- The Washington Times - Sunday, February 21, 2021

The Republican Party of Virginia has a crowded field of candidates seeking the gubernatorial nomination, but it hasn’t settled on how it will choose its nominees for governor, lieutenant governor and attorney general, among others.

With a looming Tuesday deadline for announcing a nomination process, the Virginia GOP has said it would like to hold a convention instead of a primary on May 1, even though coronavirus distancing protocols could hamper such a gathering.

But more than 30 of the 72 members of the party’s State Central Committee have been seeking an alternative such as a firehouse primary or a canvass of GOP voters.

“While the Democratic side chose a long time ago, a primary process and the candidates know the path that they need, the Republican side has no path right now. It changes from day to day, depending on who has a little more influence on the State Central Committee of the Republican Party than the other,” said David Ramadan, an adjunct professor at George Mason University’s Schar School and a former member of the Virginia House of Delegates.
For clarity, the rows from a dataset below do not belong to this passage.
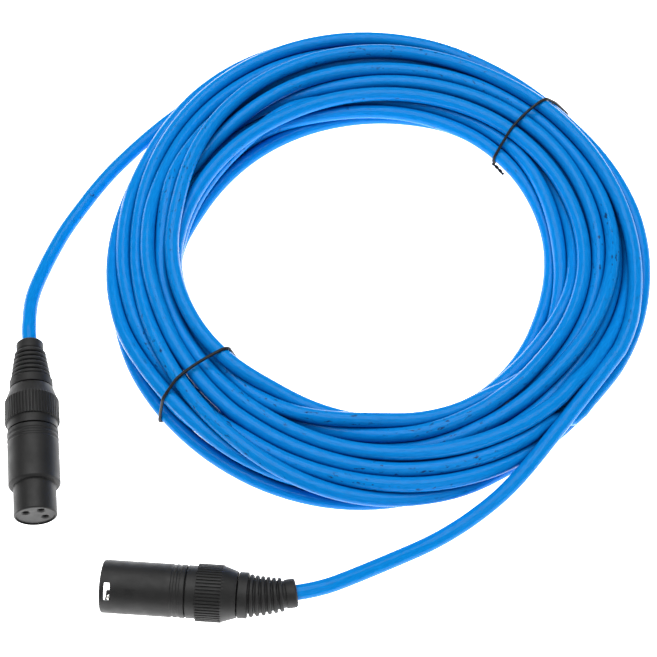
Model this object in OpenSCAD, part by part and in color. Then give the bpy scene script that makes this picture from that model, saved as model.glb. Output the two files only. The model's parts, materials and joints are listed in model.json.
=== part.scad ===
// Microphone cable in a flat round coil, with a female and a male three-pole connector.
// The origin is the coil's centre on the floor, and +Z is up.
// Each connector is drawn upright: z runs from its boot's end towards its mouth, and a
// clock angle is measured from x towards y. lay_down() then puts it on the floor.

/* [Cable] */
// Diameter of the cable's jacket
cable_d = 5.8; // [5.4:0.1:6]
// Diameter of one insulated core
core_d = 1.5; // [1.2:0.1:1.6]

/* [Coil] */
// Inner radius of the coil
coil_inner_r = 73; // [71:1:74]
// Outer radius of the coil
coil_outer_r = 110; // [109:1:112]
// Height of three layers of turns
coil_h = 15.8; // [15:0.1:17]
// Rounding of the coil's edges
coil_edge_r = 5; // [3:0.5:6]

/* [Ties] */
// Diameter of the tie wire
tie_d = 1.2; // [0.8:0.1:1.4]
// Radius of the tie's bends
tie_bend_r = 3; // [2:0.5:4]
// Angle of the lower left tie round the coil
left_tie_at = 221; // [215:1:230]
// Angle of the upper right tie round the coil
right_tie_at = 43; // [36:1:50]
// Length of each tie's twisted tail
tie_tail_l = 8; // [6:1:14]

/* [Boot] */
// Radius of the ring at the boot's end
boot_end_r = 5.25; // [5.2:0.05:5.6]
// Length of the ring at the boot's end
boot_end_l = 4.3; // [3.8:0.1:4.5]
// Number of ribs
rib_count = 6; // [4:1:7]
// Radius of the smallest rib
rib_small_r = 6.1; // [5.8:0.1:6.4]
// Radius of the largest rib
rib_large_r = 7.65; // [7.4:0.05:8]
// Radius of the boot's flange
flange_r = 8.25; // [8:0.05:8.6]
// Bend of the male boot, where its cable turns away
male_boot_bend = 15; // [5:1:18]

/* [Collar] */
// Radius over the knurl
knurl_r = 10.3; // [10:0.05:10.4]
// Number of knurl ridges
knurl_count = 52; // [36:1:60]
// Depth of the knurl's grooves
knurl_depth = 0.45; // [0.2:0.05:0.5]
// Radius of the smooth band in front of the knurl
band_r = 9.45; // [9.2:0.05:9.7]

/* [Female connector] */
// Radius of the female barrel
female_barrel_r = 9.65; // [9.4:0.05:9.9]
// Radius of the nose that enters a male connector
nose_r = 7.95; // [7.9:0.05:8]
// Length of the nose
nose_l = 12; // [11:0.5:13]
// Radius of the bore in a socket contact
socket_r = 1.25; // [1.22:0.01:1.28]

/* [Male connector] */
// Radius of the male shell
male_shell_r = 9.5; // [9.3:0.05:9.7]
// Radius of the male mouth
mouth_r = 8.2; // [8.15:0.05:8.3]
// Radius of a contact pin
pin_r = 1.2; // [1.18:0.01:1.22]
// Width of the latch window
window_w = 6.4; // [5:0.1:7]
// Length of the latch window
window_l = 2.3; // [2:0.1:3]

/* [Hidden] */
$fn = 64;

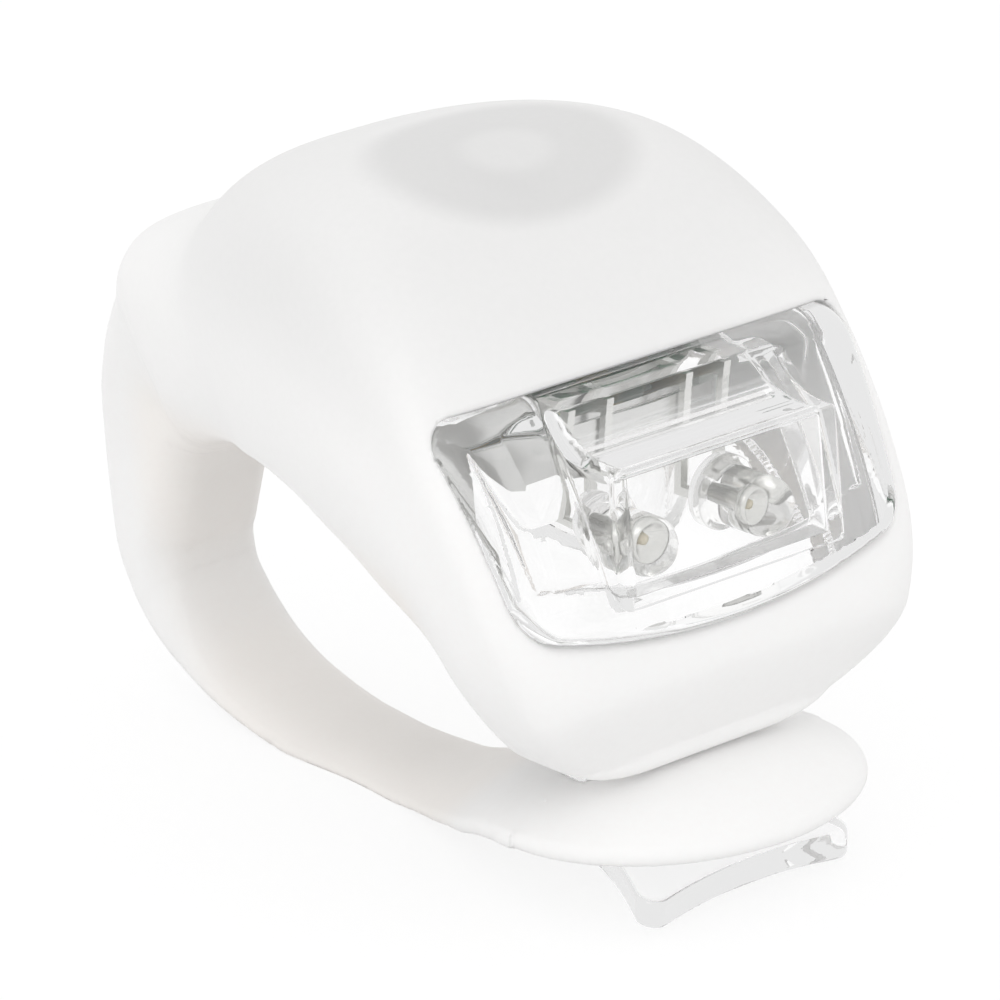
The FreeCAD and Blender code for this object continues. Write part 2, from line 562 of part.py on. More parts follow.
# Circuit board
board = new_body("circuit_board")
board_disc = new_sketch(board, "board_disc", "XY_Plane", circles=[("0", "0", "sizes.board_radius")])
solid_of(board, "board_blank", "Pad", board_disc, Length="sizes.board_thick")
lead_half = "(sizes.led_spacing {side} sizes.lead_pitch) / 2"
holes = []
for sign in ("", "-"):
    for side in ("-", "+"):
        holes.append((sign + lead_half.format(side=side), "-sizes.lead_row", "sizes.pin_hole"))
    holes.append((sign + "sizes.pillar_x", "sizes.pillar_y", "sizes.pin_hole"))
front = rectangle("-2 * sizes.board_radius", "-2 * sizes.board_radius", "2 * sizes.board_radius",
                  "-sizes.board_front")
board_cuts = new_sketch(board, "board_cuts", "XY_Plane", [front], holes)
board_trim = solid_of(board, "board_trim", "Pocket", board_cuts, Length="2 * sizes.board_thick")
board_trim.Midplane = True

# Coin cell
can = new_body("cell_can", z="sizes.cell_z")
turned(can, "can_shell", [
    ("0", "0"), ("sizes.cell_radius", "0"), ("sizes.cell_radius", "sizes.cell_height - sizes.can_wall"),
    ("sizes.crimp_radius", "sizes.cell_height - sizes.can_wall"), ("sizes.crimp_radius", "sizes.can_wall * 2"),
    ("sizes.cell_radius - sizes.can_wall", "sizes.can_wall * 2"), ("sizes.cell_radius - sizes.can_wall",
                                                                 "sizes.can_wall"), ("0", "sizes.can_wall")])
gasket = new_body("cell_gasket", z="sizes.cell_z")
turned(gasket, "gasket_ring", rectangle("sizes.cap_radius", "sizes.can_wall * 2", "sizes.crimp_radius",
                                        "sizes.cell_height - sizes.can_wall"))
core = new_body("cell_core", z="sizes.cell_z")
turned(core, "core_pellet", [
    ("0", "sizes.can_wall"), ("sizes.cell_radius - sizes.can_wall", "sizes.can_wall"),
    ("sizes.cell_radius - sizes.can_wall", "sizes.can_wall * 2"), ("sizes.cap_radius - sizes.can_wall",
                                                                 "sizes.can_wall * 2"),
    ("sizes.cap_radius - sizes.can_wall", "sizes.cell_height - sizes.can_wall"),
    ("0", "sizes.cell_height - sizes.can_wall")])
cap = new_body("cell_cap", z="sizes.cell_z")
turned(cap, "cap_shell", [
    ("0", "sizes.cell_height - sizes.can_wall"), ("sizes.cap_radius - sizes.can_wall",
                                                  "sizes.cell_height - sizes.can_wall"),
    ("sizes.cap_radius - sizes.can_wall", "sizes.can_wall * 2"), ("sizes.cap_radius", "sizes.can_wall * 2"),
    ("sizes.cap_radius", "sizes.cell_height"), ("0", "sizes.cell_height")])

# Contact springs, drawn from the side
minus = new_body("negative_contact", z="sizes.cell_top")
minus_side = new_sketch(minus, "minus_side", "YZ_Plane", [[
    ("1.0", "sizes.cell_headroom"), ("1.0", "sizes.cell_headroom - sizes.contact_thick"),
    ("-2.0", "sizes.cell_headroom - sizes.contact_thick"), ("-5.0", "0"), ("-6.5", "0.4"),
    ("-6.5", "0.4 + sizes.contact_thick"), ("-5.1", "sizes.contact_thick"), ("-2.2", "sizes.cell_headroom")]])
minus_leaf = solid_of(minus, "minus_leaf", "Pad", minus_side, Length="2 * sizes.contact_half")
minus_leaf.Midplane = True
plus = new_body("positive_contact", z="sizes.cell_z")
plus_out = "sizes.cell_radius + sizes.contact_thick"
plus_top = "sizes.cell_height + sizes.cell_headroom"
plus_side = new_sketch(plus, "plus_side", "YZ_Plane", [[
    ("sizes.cell_radius", "0.5"), (plus_out, "0.5"), (plus_out, plus_top),
    ("sizes.board_radius - 3.4", plus_top), ("sizes.board_radius - 3.4", f"{plus_top} - sizes.contact_thick"),
    ("sizes.cell_radius", f"{plus_top} - sizes.contact_thick")]])
plus_strip = solid_of(plus, "plus_strip", "Pad", plus_side, Length="sizes.contact_half")
plus_strip.Midplane = True

# Switch
switch_half = "sizes.switch_side / 2"
base = new_body("switch_base", z="sizes.switch_z")
base_square = new_sketch(base, "base_square", "XY_Plane",
                         [rectangle(f"-{switch_half}", f"-{switch_half}", switch_half, switch_half)])
solid_of(base, "base_block", "Pad", base_square, Length="sizes.switch_high - sizes.switch_plate")
base_well = new_sketch(base, "base_well", "XY_Plane", circles=[("0", "0", "sizes.well_radius")])
base_well.setExpression("AttachmentOffset.Base.z", "sizes.switch_high")
solid_of(base, "base_bore", "Pocket", base_well, Length="sizes.switch_high - sizes.switch_floor")
plate = new_body("switch_cover_plate", z="sizes.plate_z")
plate_square = new_sketch(plate, "plate_square", "XY_Plane",
                          [rectangle(f"-{switch_half}", f"-{switch_half}", switch_half, switch_half)],
                          [("0", "0", "sizes.plunger_radius + sizes.slide_gap")])
solid_of(plate, "plate_sheet", "Pad", plate_square, Length="sizes.switch_plate")
dome = new_body("switch_snap_dome", z="sizes.well_z")
snap_radius = "sizes.well_radius - sizes.slide_gap"
turned(dome, "dome_sheet_cone", [
    (snap_radius, "0"), (snap_radius, "sizes.dome_sheet"), ("sizes.dome_rise * 1.8", "sizes.dome_rise * 0.8"),
    ("sizes.dome_rise * 0.8", "sizes.dome_rise"), ("0", "sizes.dome_rise"),
    ("0", "sizes.dome_rise - sizes.dome_sheet"), ("sizes.dome_rise * 0.7", "sizes.dome_rise - sizes.dome_sheet"),
    ("sizes.dome_rise * 1.7", "sizes.dome_rise * 0.8 - sizes.dome_sheet")])
plunger = new_body("switch_plunger", z="sizes.plunger_z")
turned(plunger, "plunger_stem", [
    ("0", "0"), ("sizes.flange_radius", "0"), ("sizes.flange_radius", "sizes.flange_high"),
    ("sizes.plunger_radius", "sizes.flange_high"), ("sizes.plunger_radius", "sizes.plunger_top - sizes.plunger_z"),
    ("0", "sizes.plunger_top - sizes.plunger_z")])
legs = new_body("switch_terminals", z="sizes.switch_z")
leg_half = "sizes.terminal_width / 2"
leg_rows = []
for side in ("", "-"):
    near = f"{side}{switch_half}"
    far = f"{side}({switch_half} + sizes.terminal_reach)"
    ends = (near, far) if side == "" else (far, near)
    leg_rows.append(rectangle(ends[0], f"-sizes.terminal_row - {leg_half}", ends[1],
                              f"-sizes.terminal_row + {leg_half}"))
leg_sketch = new_sketch(legs, "leg_sketch", "XY_Plane", leg_rows)
leg_pair = solid_of(legs, "leg_pair", "Pad", leg_sketch, Length="sizes.contact_thick")
repeated(legs, "leg_row", leg_pair, "V_Axis", leg_sketch, "2 * sizes.terminal_row", 2)

# Controller chip and resistors
chip = new_body("controller_chip", y="sizes.stack_y + sizes.chip_y", z="sizes.switch_z")
chip_sketch = new_sketch(chip, "chip_outline", "XY_Plane",
                         [rectangle("-sizes.chip_length / 2", "-sizes.chip_width / 2",
                                    "sizes.chip_length / 2", "sizes.chip_width / 2")])
solid_of(chip, "chip_block", "Pad", chip_sketch, Length="sizes.chip_high")
pins = new_body("chip_pins", y="sizes.stack_y + sizes.chip_y", z="sizes.switch_z")
pin_rows = []
for side in ("", "-"):
    near = f"{side}sizes.chip_width / 2"
    far = f"{side}(sizes.chip_width / 2 + sizes.pin_reach)"
    ends = (near, far) if side == "" else (far, near)
    pin_rows.append(rectangle("-1.5 * sizes.pin_pitch - sizes.pin_width / 2", ends[0],
                              "-1.5 * sizes.pin_pitch + sizes.pin_width / 2", ends[1]))
pin_sketch = new_sketch(pins, "pin_sketch", "XY_Plane", pin_rows)
pin_pair = solid_of(pins, "pin_pair", "Pad", pin_sketch, Length="sizes.contact_thick")
repeated(pins, "pin_row", pin_pair, "H_Axis", pin_sketch, "3 * sizes.pin_pitch", 4)
resistors = new_body("resistors", z="sizes.switch_z")
resistor_sketch = new_sketch(resistors, "resistor_sketch", "XY_Plane", [
    rectangle("-sizes.resistor_x - sizes.resistor_width / 2", "-sizes.resistor_y - sizes.resistor_length / 2",
              "-sizes.resistor_x + sizes.resistor_width / 2", "-sizes.resistor_y + sizes.resistor_length / 2")])
resistor_block = solid_of(resistors, "resistor_block", "Pad", resistor_sketch, Length="sizes.resistor_high")
repeated(resistors, "resistor_row", resistor_block, "H_Axis", resistor_sketch, "2 * sizes.resistor_x", 2)


# Lamps and their leads
def make_lamp(label, sign):
    """A round lamp lying along Y: flange, barrel and domed tip."""
    flange = doc.addObject("Part::Cylinder", label + "_flange")
    flange.setExpression("Radius", "sizes.led_flange")
    flange.Height = 0.9
    barrel = doc.addObject("Part::Cylinder", label + "_barrel")
    barrel.setExpression("Radius", "sizes.led_radius")
    barrel.setExpression("Height", "sizes.led_length - sizes.led_radius")
    tip = doc.addObject("Part::Sphere", label + "_tip")
    tip.setExpression("Radius", "sizes.led_radius")
    tip.setExpression("Placement.Base.z", "sizes.led_length - sizes.led_radius")
    lamp = doc.addObject("Part::MultiFuse", label)
    lamp.Shapes = [flange, barrel, tip]
    lamp.Label = label
    lamp.Placement.Rotation = FreeCAD.Rotation(V(1, 0, 0), 90)
    lamp.setExpression("Placement.Base.x", f"{sign}sizes.led_spacing / 2")
    lamp.setExpression("Placement.Base.y", "sizes.led_tip_y + sizes.led_length")
    lamp.setExpression("Placement.Base.z", "sizes.led_z")
    return lamp


def make_leads(label, sign):
    """Two square leads: out of the lamp's foot, up before the cell, back and up through the board."""
    leads = new_body(label, y="sizes.led_tip_y + sizes.led_length", z="sizes.led_z",
                     x=f"{sign}sizes.led_spacing / 2 - sizes.lead_pitch / 2")
    w = "sizes.lead_width"
    rise = "(sizes.board_z - sizes.led_z - sizes.lead_drop)"
    run = "(sizes.stack_y - sizes.lead_row - sizes.led_tip_y - sizes.led_length)"
    top = "(sizes.switch_z - sizes.led_z + sizes.joint_rise)"
    side = new_sketch(leads, label + "_side", "YZ_Plane", [[
        ("0", f"-{w} / 2"), (f"sizes.lead_step + {w}", f"-{w} / 2"), (f"sizes.lead_step + {w}", f"{rise} - {w}"),
        (f"{run} + {w} / 2", f"{rise} - {w}"), (f"{run} + {w} / 2", top), (f"{run} - {w} / 2", top),
        (f"{run} - {w} / 2", rise), ("sizes.lead_step", rise), ("sizes.lead_step", f"{w} / 2"),
        ("0", f"{w} / 2")]])
    lead = solid_of(leads, label + "_wire", "Pad", side, Length=w)
    lead.Midplane = True
    repeated(leads, label + "_pair", lead, "N_Axis", side, "sizes.lead_pitch", 2)
    return leads


lamps = [make_lamp("led_left", "-"), make_lamp("led_right", "")]
leads = [make_leads("led_leads_left", "-"), make_leads("led_leads_right", "")]

doc.recompute()

# Check and export
subparts = [sleeve, strap, pad, housing, cover, board, *lamps, *leads, base, plate, legs, dome, plunger,
            chip, pins, resistors, can, core, gasket, cap, plus, minus]
for part in doc.Objects:
    if "Invalid" in part.State or "Error" in part.State:
        raise RuntimeError(f"{part.Label} failed: {part.State}")
os.makedirs("parts", exist_ok=True)
for part in subparts:
    if part.Shape.isNull() or not part.Shape.isValid():
        raise RuntimeError(f"{part.Label} has no valid shape")
    part.Shape.exportStep(f"parts/{part.Label}.step")
    box = part.Shape.BoundBox
    print(f"{part.Label}: solids {len(part.Shape.Solids)} volume {part.Shape.Volume:.1f} "
          f"x {box.XMin:.2f} {box.XMax:.2f} y {box.YMin:.2f} {box.YMax:.2f} z {box.ZMin:.2f} {box.ZMax:.2f}")
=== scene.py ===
import json
import math

import bpy
import numpy as np
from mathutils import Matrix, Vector


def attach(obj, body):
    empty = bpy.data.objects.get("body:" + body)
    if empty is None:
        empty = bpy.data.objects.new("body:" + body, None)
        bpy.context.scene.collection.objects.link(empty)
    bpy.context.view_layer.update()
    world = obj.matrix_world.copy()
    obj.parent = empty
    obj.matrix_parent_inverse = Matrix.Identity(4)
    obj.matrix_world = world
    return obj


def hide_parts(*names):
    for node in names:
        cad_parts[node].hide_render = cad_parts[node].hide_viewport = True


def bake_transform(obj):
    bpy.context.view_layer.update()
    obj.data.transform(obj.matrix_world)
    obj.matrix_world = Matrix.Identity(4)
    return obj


# Silicone bike light. Every shape is worked out in millimetres, in the CAD model's own frame:
# X along the handlebar, the lens faces -Y, the button is on top, the light rests on z = 0.

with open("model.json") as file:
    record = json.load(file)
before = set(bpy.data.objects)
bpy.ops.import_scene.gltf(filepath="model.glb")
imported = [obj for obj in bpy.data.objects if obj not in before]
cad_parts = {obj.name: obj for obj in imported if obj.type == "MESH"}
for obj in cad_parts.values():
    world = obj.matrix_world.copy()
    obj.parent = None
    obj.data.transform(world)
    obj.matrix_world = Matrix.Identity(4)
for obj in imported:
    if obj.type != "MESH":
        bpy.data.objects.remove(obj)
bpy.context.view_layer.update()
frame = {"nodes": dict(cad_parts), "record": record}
MM = 0.001

# The body as seen from the side, in polar stations about the handlebar axis
BAR_Y = 1.3
BAR_Z = 0.55
SADDLE = 18.0
# angle towards the lens, roof, shoulder, half width, squareness, tuck of the foot, foot over the saddle
BODY_STATIONS = np.array([
    (-38, 11.6, 5.4, 5.8, 3.0, 0.5, 1.8),
    (-24, 12.1, 5.6, 8.2, 2.8, 0.8, 0.3),
    (-10, 14.6, 6.6, 11.1, 3.0, 1.3, 0.0),
    (6, 15.9, 6.8, 13.3, 3.6, 1.7, 0.0),
    (20, 13.7, 6.3, 14.4, 5.0, 1.9, 0.0),
    (31, 10.4, 5.4, 14.6, 8.0, 2.0, 0.0),
    (48, 7.5, 4.0, 14.2, 8.0, 2.7, 0.0),
    (61, 6.2, 2.8, 12.7, 6.0, 2.6, 0.0),
    (69, 2.9, 1.3, 10.6, 3.4, 0.9, 0.0),
])
BODY_BACK = -38
CHIN_Z = 6.85
CHIN_FLAT = 4.0
CHIN_ROUND = 11.0
CHIN_END = 74.0
CHIN_FRONT = -18.1
CHIN_RAKE = 0.45
SKIRT_GAP = 0.15
CAPSULE_FRONT = 60.0
CAPSULE_BACK = -22.0
CAPSULE_GAP = 0.4
HOLLOW_FRONT = 2.6
HOLLOW_BACK = 2.4
SKIN = 1.5
FIT = 0.1
SHELL = 0.9
STACK_Y = -2.6
POCKET_DROP = 2
NUB_RADIUS = 2.6
NUB_Z = 30.25
BORE_RADIUS = 7.2
BORE_Z = 26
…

Mr. Ramadan said neither side has enough votes to secure the necessary two-thirds supermajority to amend the rules and allow for an “unassembled convention,” where votes for each round could be cast on a drive-by basis.



Meanwhile, a Richmond Circuit Court on Friday rejected a lawsuit brought by one of Virginia’s Republican gubernatorial candidates over the party’s tentative decision to hold a convention. Retired Judge Margaret Spencer, who was serving as a substitute, ruled that state Sen. Amanda Chase had no standing to bring the lawsuit.

Ms. Chase, a pro-Trump firebrand, is seeking the GOP nomination for governor along with Delegate Kirk Cox, former speaker of the Virginia House; former think tank CEO Peter Doran; marketing executive Pete Snyder, a former Fox News contributor; former Trump Defense Department official Sergio de la Pena; small-government advocate Merle Rutledge Jr.; Army veteran Kurt Santini; and businessman Glenn Youngkin.

Ms. Chase, who the Virginia Senate recently censured for expressing support for rioters at the U.S. Capitol on Jan. 6, filed the lawsuit claiming she was being “selectively penalized” for her political views.

“I am the clear republican front-runner at this point,” Ms. Chase said last week on WRVA-AM’s “The John Reid Show.” “What I’m trying to do is avoid a situation in which the people of Virginia are not allowed to participate in the nomination process to seek a Republican nominee for governor.”

The GOP candidates have focused largely on criticizing Gov. Ralph Northam’s handling of the coronavirus pandemic and its impact on schools, businesses and personal liberties. Reopening schools has become one of the biggest issues for Republicans looking to set themselves apart not only from each other, but Democrats as well.

Mr. Snyder, an investor who was the GOP’s pick for lieutenant governor in 2013, stressed that his campaign has been on the forefront of pressuring school districts to fully reopen and they raised $100,000 to help recall “obstructionist school board members” across the state.

“I think being an outsider conservative businessman is a huge help. Most people, most Americans don’t feel like those in leadership during the pandemic have done a good job at all,” Mr. Snyder told The Washington Times. “If I’m trying to be the governor of Virginia and applying for that top spot, why would I not take on the number one issue facing us right now? And if it gets fixed and our kids are back and they’re learning again and teachers are back in the classroom that’s fantastic.”

A former public school teacher, Mr. Cox said his approach stands out because it focuses on addressing learning loss rather than just reopenings.

Dubbed the “ALL Initiative,” the proposal calls for using federal funds to create a robust tutoring program through the local school districts, summer school remediation programs, and aid to families looking to invest in supplemental learning resources. It also calls on the DOE to create a screening process to determine where students are at.

“Let’s say for example that you are really behind — six months — that might call for a one on one tutoring. If you’re not quite as far behind — two to three months — you could probably do it in cohorts, two to five,” Mr. Cox said. “It’s all hands on deck.”

Mr. Ramadan, however, warned that focusing only on pandemic-specific policies is only a short-term solution.

“Opening the schools is a short-term issue. It’s a sound bite,” he said. “So we get to the general election, people walking into vote in November, and opening the schools should not be a problem at that point They’re not going to have a real winner of an issue at hand in November.”

Mr. Northam cannot run for a second consecutive term. Democrats are selecting their nominees in a June primary.

The Democratic field for governor includes Lt. Gov. Justin Fairfax, state Sen. Jennifer McClellan, Delegates Jennifer Carroll Foy and Lee Carter, and former Gov. Terry McAuliffe.